═══ MATERIAL ═══

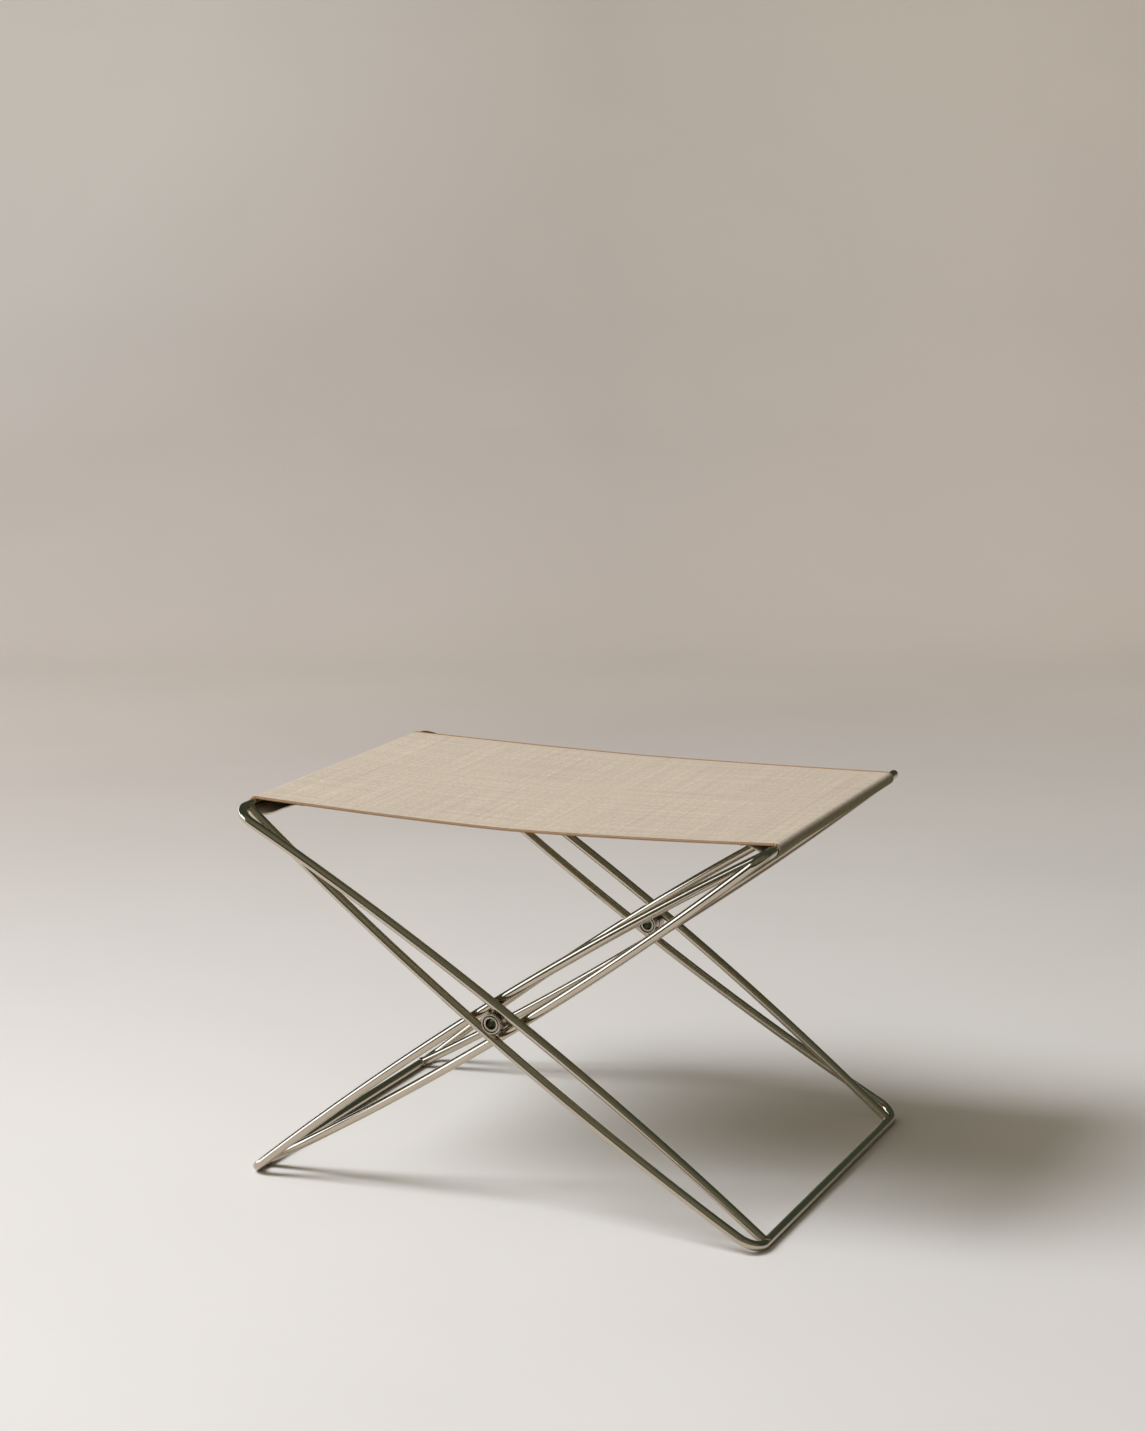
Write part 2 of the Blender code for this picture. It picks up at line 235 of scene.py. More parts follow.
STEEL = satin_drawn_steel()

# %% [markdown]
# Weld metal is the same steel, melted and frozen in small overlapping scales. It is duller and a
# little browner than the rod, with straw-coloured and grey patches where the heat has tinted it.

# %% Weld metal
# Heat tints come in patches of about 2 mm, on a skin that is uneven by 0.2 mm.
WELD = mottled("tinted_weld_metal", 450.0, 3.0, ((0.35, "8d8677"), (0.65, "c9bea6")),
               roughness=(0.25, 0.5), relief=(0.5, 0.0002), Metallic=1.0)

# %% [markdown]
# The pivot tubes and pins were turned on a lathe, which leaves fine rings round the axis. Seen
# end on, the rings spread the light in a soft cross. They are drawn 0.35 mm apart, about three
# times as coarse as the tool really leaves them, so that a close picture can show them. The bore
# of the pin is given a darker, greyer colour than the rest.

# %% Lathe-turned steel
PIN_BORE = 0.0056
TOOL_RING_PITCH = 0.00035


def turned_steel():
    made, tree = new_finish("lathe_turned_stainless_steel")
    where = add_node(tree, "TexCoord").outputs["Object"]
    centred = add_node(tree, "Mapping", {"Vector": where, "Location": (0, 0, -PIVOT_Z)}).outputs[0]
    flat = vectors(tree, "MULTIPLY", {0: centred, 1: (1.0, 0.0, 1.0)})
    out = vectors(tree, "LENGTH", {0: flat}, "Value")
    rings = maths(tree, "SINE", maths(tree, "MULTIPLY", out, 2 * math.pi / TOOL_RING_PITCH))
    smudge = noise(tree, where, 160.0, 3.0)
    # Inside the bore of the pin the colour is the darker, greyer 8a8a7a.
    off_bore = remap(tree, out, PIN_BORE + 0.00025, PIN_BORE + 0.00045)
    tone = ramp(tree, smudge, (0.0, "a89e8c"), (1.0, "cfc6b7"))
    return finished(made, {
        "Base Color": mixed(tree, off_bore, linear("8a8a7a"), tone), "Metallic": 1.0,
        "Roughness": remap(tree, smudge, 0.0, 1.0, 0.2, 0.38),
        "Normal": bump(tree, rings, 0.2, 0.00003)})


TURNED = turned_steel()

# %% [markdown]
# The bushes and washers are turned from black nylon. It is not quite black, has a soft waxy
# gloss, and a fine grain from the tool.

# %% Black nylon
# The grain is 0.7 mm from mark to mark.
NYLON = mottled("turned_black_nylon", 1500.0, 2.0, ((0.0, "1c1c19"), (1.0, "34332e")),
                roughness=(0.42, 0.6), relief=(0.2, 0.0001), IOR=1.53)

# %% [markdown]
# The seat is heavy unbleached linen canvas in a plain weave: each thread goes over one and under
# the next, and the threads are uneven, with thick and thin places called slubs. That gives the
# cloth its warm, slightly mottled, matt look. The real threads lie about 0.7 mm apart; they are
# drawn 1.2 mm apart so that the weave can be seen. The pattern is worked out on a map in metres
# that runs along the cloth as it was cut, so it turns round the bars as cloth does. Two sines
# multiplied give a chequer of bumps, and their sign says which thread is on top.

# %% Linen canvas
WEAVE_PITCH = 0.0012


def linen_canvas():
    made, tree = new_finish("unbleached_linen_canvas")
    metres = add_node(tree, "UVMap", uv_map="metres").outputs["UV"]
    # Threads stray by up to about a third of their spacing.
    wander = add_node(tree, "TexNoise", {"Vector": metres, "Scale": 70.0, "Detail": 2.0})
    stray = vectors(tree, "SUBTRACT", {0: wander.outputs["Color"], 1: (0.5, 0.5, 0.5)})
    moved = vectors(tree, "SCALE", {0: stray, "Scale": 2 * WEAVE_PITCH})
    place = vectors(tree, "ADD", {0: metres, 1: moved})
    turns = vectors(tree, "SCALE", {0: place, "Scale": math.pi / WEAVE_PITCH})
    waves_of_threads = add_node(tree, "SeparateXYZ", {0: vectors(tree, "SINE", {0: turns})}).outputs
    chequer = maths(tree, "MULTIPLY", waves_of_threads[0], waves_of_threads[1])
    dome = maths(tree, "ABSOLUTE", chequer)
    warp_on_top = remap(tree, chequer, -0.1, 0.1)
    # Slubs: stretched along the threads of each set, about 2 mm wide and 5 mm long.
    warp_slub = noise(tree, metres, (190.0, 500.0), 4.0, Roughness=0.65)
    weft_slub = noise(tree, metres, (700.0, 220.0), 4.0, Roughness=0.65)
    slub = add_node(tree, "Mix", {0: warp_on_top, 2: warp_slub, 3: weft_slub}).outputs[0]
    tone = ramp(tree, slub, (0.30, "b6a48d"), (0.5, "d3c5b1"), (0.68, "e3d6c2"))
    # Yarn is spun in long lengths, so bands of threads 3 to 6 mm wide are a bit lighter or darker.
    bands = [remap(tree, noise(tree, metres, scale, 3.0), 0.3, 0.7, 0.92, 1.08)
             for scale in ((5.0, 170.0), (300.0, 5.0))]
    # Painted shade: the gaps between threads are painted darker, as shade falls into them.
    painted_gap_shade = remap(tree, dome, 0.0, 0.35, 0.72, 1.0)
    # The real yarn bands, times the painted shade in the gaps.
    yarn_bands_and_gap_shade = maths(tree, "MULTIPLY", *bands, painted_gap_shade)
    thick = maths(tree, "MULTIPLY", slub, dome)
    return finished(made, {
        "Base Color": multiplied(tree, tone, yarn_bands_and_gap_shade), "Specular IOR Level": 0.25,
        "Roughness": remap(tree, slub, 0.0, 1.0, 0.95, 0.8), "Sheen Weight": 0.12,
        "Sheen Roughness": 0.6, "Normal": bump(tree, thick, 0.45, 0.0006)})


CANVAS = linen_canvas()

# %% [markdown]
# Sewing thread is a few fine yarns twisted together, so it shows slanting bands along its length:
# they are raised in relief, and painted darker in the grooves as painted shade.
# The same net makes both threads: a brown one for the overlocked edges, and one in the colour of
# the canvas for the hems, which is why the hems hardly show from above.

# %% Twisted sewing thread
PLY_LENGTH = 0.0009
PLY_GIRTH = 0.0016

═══

- [PROBLEM STATEMENT] All of the lines above must be returned exactly.

- [SOLUTION TO THIS PROBLEM]
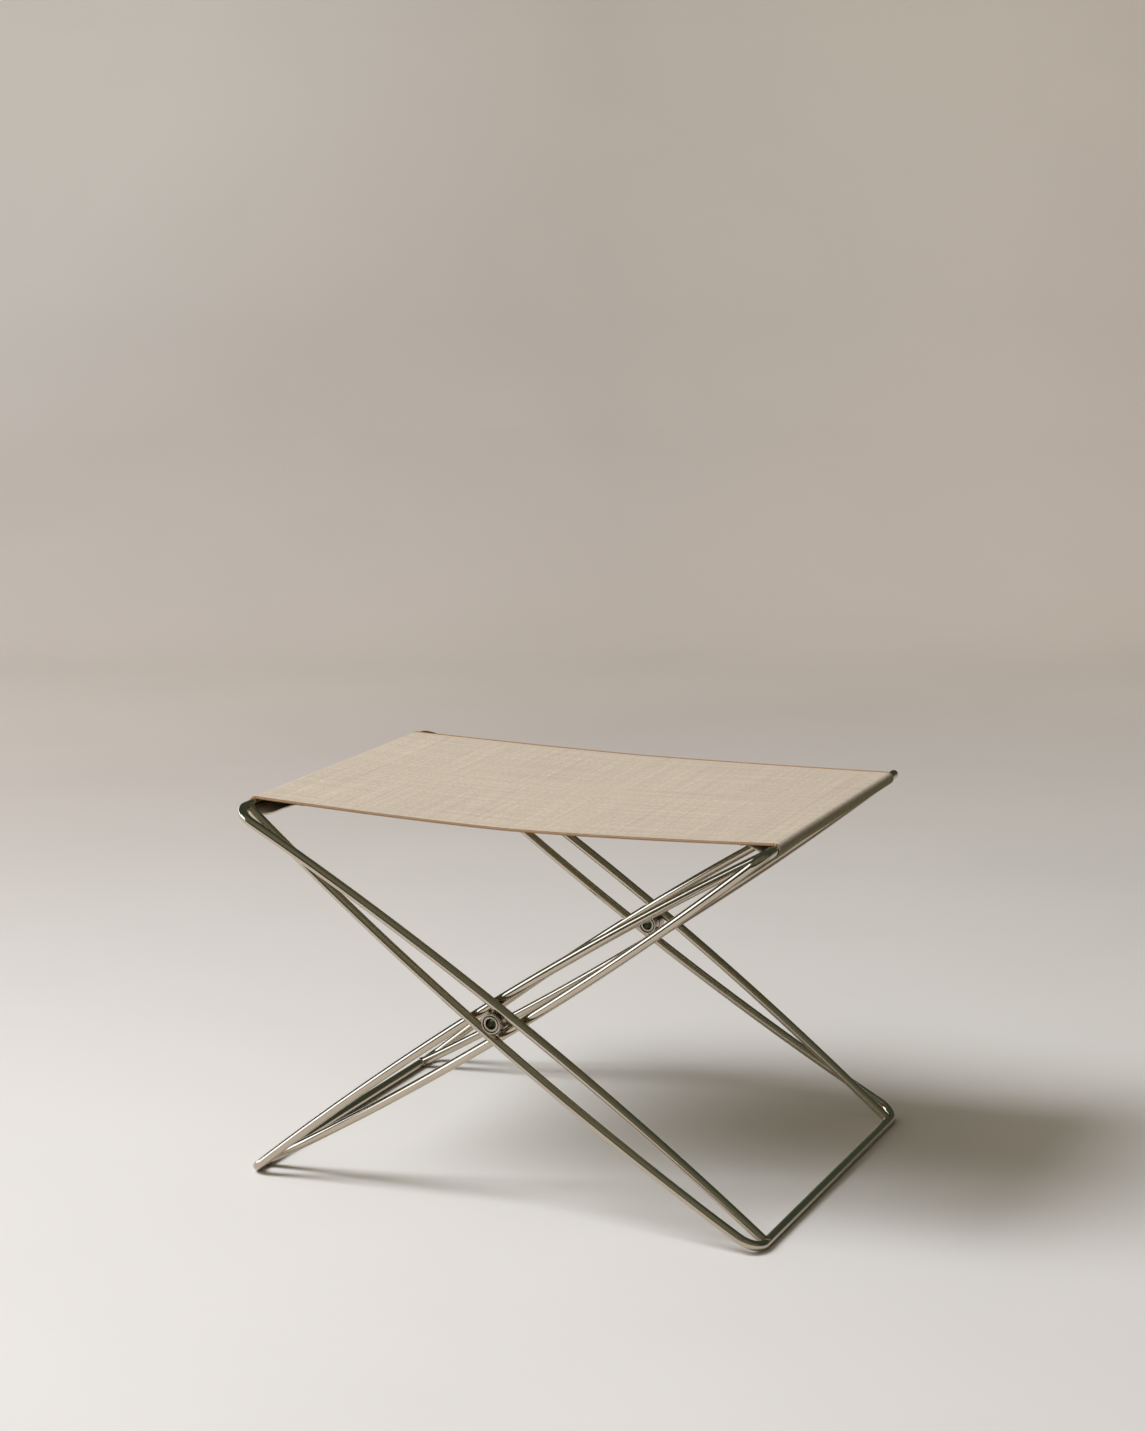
Write part 2 of the Blender code for this picture. It picks up at line 235 of scene.py. More parts follow.
STEEL = satin_drawn_steel()

# %% [markdown]
# Weld metal is the same steel, melted and frozen in small overlapping scales. It is duller and a
# little browner than the rod, with straw-coloured and grey patches where the heat has tinted it.

# %% Weld metal
# Heat tints come in patches of about 2 mm, on a skin that is uneven by 0.2 mm.
WELD = mottled("tinted_weld_metal", 450.0, 3.0, ((0.35, "8d8677"), (0.65, "c9bea6")),
               roughness=(0.25, 0.5), relief=(0.5, 0.0002), Metallic=1.0)

# %% [markdown]
# The pivot tubes and pins were turned on a lathe, which leaves fine rings round the axis. Seen
# end on, the rings spread the light in a soft cross. They are drawn 0.35 mm apart, about three
# times as coarse as the tool really leaves them, so that a close picture can show them. The bore
# of the pin is given a darker, greyer colour than the rest.

# %% Lathe-turned steel
PIN_BORE = 0.0056
TOOL_RING_PITCH = 0.00035


def turned_steel():
    made, tree = new_finish("lathe_turned_stainless_steel")
    where = add_node(tree, "TexCoord").outputs["Object"]
    centred = add_node(tree, "Mapping", {"Vector": where, "Location": (0, 0, -PIVOT_Z)}).outputs[0]
    flat = vectors(tree, "MULTIPLY", {0: centred, 1: (1.0, 0.0, 1.0)})
    out = vectors(tree, "LENGTH", {0: flat}, "Value")
    rings = maths(tree, "SINE", maths(tree, "MULTIPLY", out, 2 * math.pi / TOOL_RING_PITCH))
    smudge = noise(tree, where, 160.0, 3.0)
    # Inside the bore of the pin the colour is the darker, greyer 8a8a7a.
    off_bore = remap(tree, out, PIN_BORE + 0.00025, PIN_BORE + 0.00045)
    tone = ramp(tree, smudge, (0.0, "a89e8c"), (1.0, "cfc6b7"))
    return finished(made, {
        "Base Color": mixed(tree, off_bore, linear("8a8a7a"), tone), "Metallic": 1.0,
        "Roughness": remap(tree, smudge, 0.0, 1.0, 0.2, 0.38),
        "Normal": bump(tree, rings, 0.2, 0.00003)})


TURNED = turned_steel()

# %% [markdown]
# The bushes and washers are turned from black nylon. It is not quite black, has a soft waxy
# gloss, and a fine grain from the tool.

# %% Black nylon
# The grain is 0.7 mm from mark to mark.
NYLON = mottled("turned_black_nylon", 1500.0, 2.0, ((0.0, "1c1c19"), (1.0, "34332e")),
                roughness=(0.42, 0.6), relief=(0.2, 0.0001), IOR=1.53)

# %% [markdown]
# The seat is heavy unbleached linen canvas in a plain weave: each thread goes over one and under
# the next, and the threads are uneven, with thick and thin places called slubs. That gives the
# cloth its warm, slightly mottled, matt look. The real threads lie about 0.7 mm apart; they are
# drawn 1.2 mm apart so that the weave can be seen. The pattern is worked out on a map in metres
# that runs along the cloth as it was cut, so it turns round the bars as cloth does. Two sines
# multiplied give a chequer of bumps, and their sign says which thread is on top.

# %% Linen canvas
WEAVE_PITCH = 0.0012


def linen_canvas():
    made, tree = new_finish("unbleached_linen_canvas")
    metres = add_node(tree, "UVMap", uv_map="metres").outputs["UV"]
    # Threads stray by up to about a third of their spacing.
    wander = add_node(tree, "TexNoise", {"Vector": metres, "Scale": 70.0, "Detail": 2.0})
    stray = vectors(tree, "SUBTRACT", {0: wander.outputs["Color"], 1: (0.5, 0.5, 0.5)})
    moved = vectors(tree, "SCALE", {0: stray, "Scale": 2 * WEAVE_PITCH})
    place = vectors(tree, "ADD", {0: metres, 1: moved})
    turns = vectors(tree, "SCALE", {0: place, "Scale": math.pi / WEAVE_PITCH})
    waves_of_threads = add_node(tree, "SeparateXYZ", {0: vectors(tree, "SINE", {0: turns})}).outputs
    chequer = maths(tree, "MULTIPLY", waves_of_threads[0], waves_of_threads[1])
    dome = maths(tree, "ABSOLUTE", chequer)
    warp_on_top = remap(tree, chequer, -0.1, 0.1)
    # Slubs: stretched along the threads of each set, about 2 mm wide and 5 mm long.
    warp_slub = noise(tree, metres, (190.0, 500.0), 4.0, Roughness=0.65)
    weft_slub = noise(tree, metres, (700.0, 220.0), 4.0, Roughness=0.65)
    slub = add_node(tree, "Mix", {0: warp_on_top, 2: warp_slub, 3: weft_slub}).outputs[0]
    tone = ramp(tree, slub, (0.30, "b6a48d"), (0.5, "d3c5b1"), (0.68, "e3d6c2"))
    # Yarn is spun in long lengths, so bands of threads 3 to 6 mm wide are a bit lighter or darker.
    bands = [remap(tree, noise(tree, metres, scale, 3.0), 0.3, 0.7, 0.92, 1.08)
             for scale in ((5.0, 170.0), (300.0, 5.0))]
    # Painted shade: the gaps between threads are painted darker, as shade falls into them.
    painted_gap_shade = remap(tree, dome, 0.0, 0.35, 0.72, 1.0)
    # The real yarn bands, times the painted shade in the gaps.
    yarn_bands_and_gap_shade = maths(tree, "MULTIPLY", *bands, painted_gap_shade)
    thick = maths(tree, "MULTIPLY", slub, dome)
    return finished(made, {
        "Base Color": multiplied(tree, tone, yarn_bands_and_gap_shade), "Specular IOR Level": 0.25,
        "Roughness": remap(tree, slub, 0.0, 1.0, 0.95, 0.8), "Sheen Weight": 0.12,
        "Sheen Roughness": 0.6, "Normal": bump(tree, thick, 0.45, 0.0006)})


CANVAS = linen_canvas()

# %% [markdown]
# Sewing thread is a few fine yarns twisted together, so it shows slanting bands along its length:
# they are raised in relief, and painted darker in the grooves as painted shade.
# The same net makes both threads: a brown one for the overlocked edges, and one in the colour of
# the canvas for the hems, which is why the hems hardly show from above.

# %% Twisted sewing thread
PLY_LENGTH = 0.0009
PLY_GIRTH = 0.0016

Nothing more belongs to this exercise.